One of the main complaints was (again) the effectiveness of the air conditioning system. Dissatisfied with the system’s ability to cool the main hall to what the anrachists considered to be an acceptable temperature, they were further irritated by the fact that the ac gave up the ghost entirely when they left the doors open. So, there go the laws of thermodynamics as well. Perhaps they believe in the laws of Murphy and Sod?

This got me thinking; do the authors follow the general laws of grammar, spelling and punctuation? If you were a true anarchist, surely you wouldn’t.

Furthermore, what does an anarchist book actually look like? Does it follow the general rules of publishing and printing? Surely, it would have an index, probably at the front, with totally erroneous page number references. Not that that would matter much because the pages wouldn’t use the conventional numbering system. And would a typical anarchist book be in a generally accepted square/oblong format or would it be round (well, nearly,) or triangular, but not, you understand, an equilateral triangle?

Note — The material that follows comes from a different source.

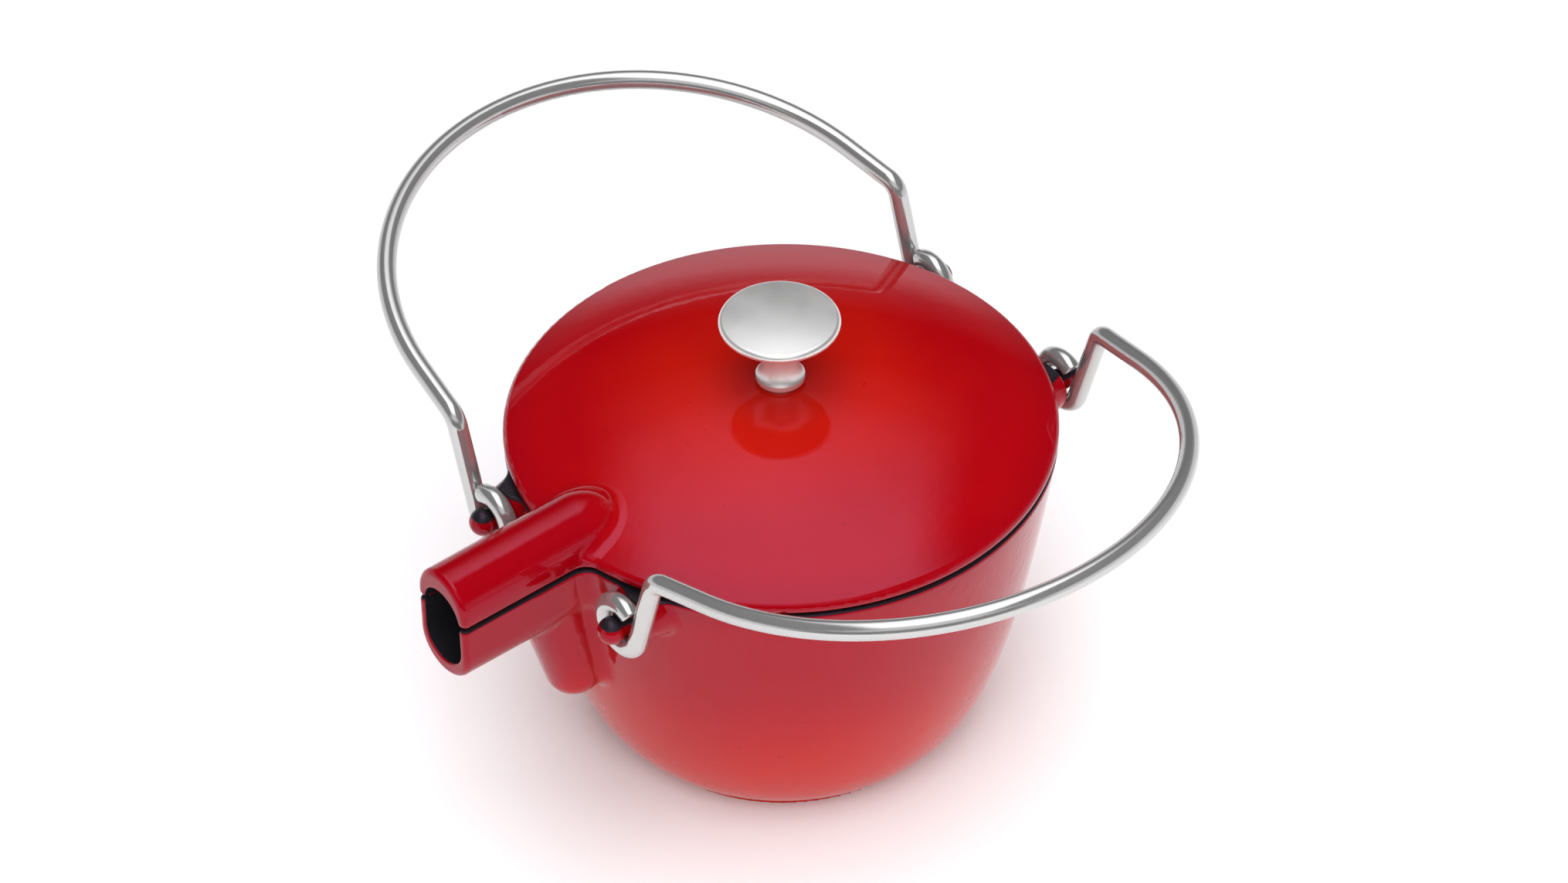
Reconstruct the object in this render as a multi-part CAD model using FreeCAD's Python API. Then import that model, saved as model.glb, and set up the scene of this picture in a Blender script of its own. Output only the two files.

Are the books expensive? Presumably not, because if you don’t believe in property how can you charge a cover price? Not that that would bother you as a seller, because by the same reasoning you wouldn’t have paid your printer and, in the absence of copyright laws, it would, presumably, have been very easy to produce – or should that be reproduce?

Goings on at the bookfair also confused me. Apparently, the event was infiltrated by a group of splitters – the Libertarian Alliance, described in a rather po-faced way as a bunch of ‘anarcho-capitalists’ whose politics significantly clashed with the bookfair’s ethos by promoting the retention of private property and business in an otherwise lawless society. They had obviously broken some sort of ‘law’ in the eyes of ‘mainstream’ anarchists because the organisers (now there’s a misnomer) had them thrown out; unfairly I thought because they had surely shown true anarchist tendencies by taking over a pitch left vacant by someone who had booked his site but, also in true anarchist fashion, hadn’t bothered to turn up.

Yet in many ways, the anarchists seem quite conformist. Despite the venue’s air conditioning failures and a number of other nigglesome complaints, the ‘organisers’ are not contemplating moving. The venue owners were even described by Alex, one of the bookfair collective’s newest members, as being very helpful. “They seem quite cool, they aren’t freaked out by us or the fight last year,” he is quoted as saying. Now what kind of anarchist bookfair was it this year if there weren’t a fight? Shame on them.

I think I’ll stick to the laws – well, most of them. After all, avoiding all laws seems far more difficult.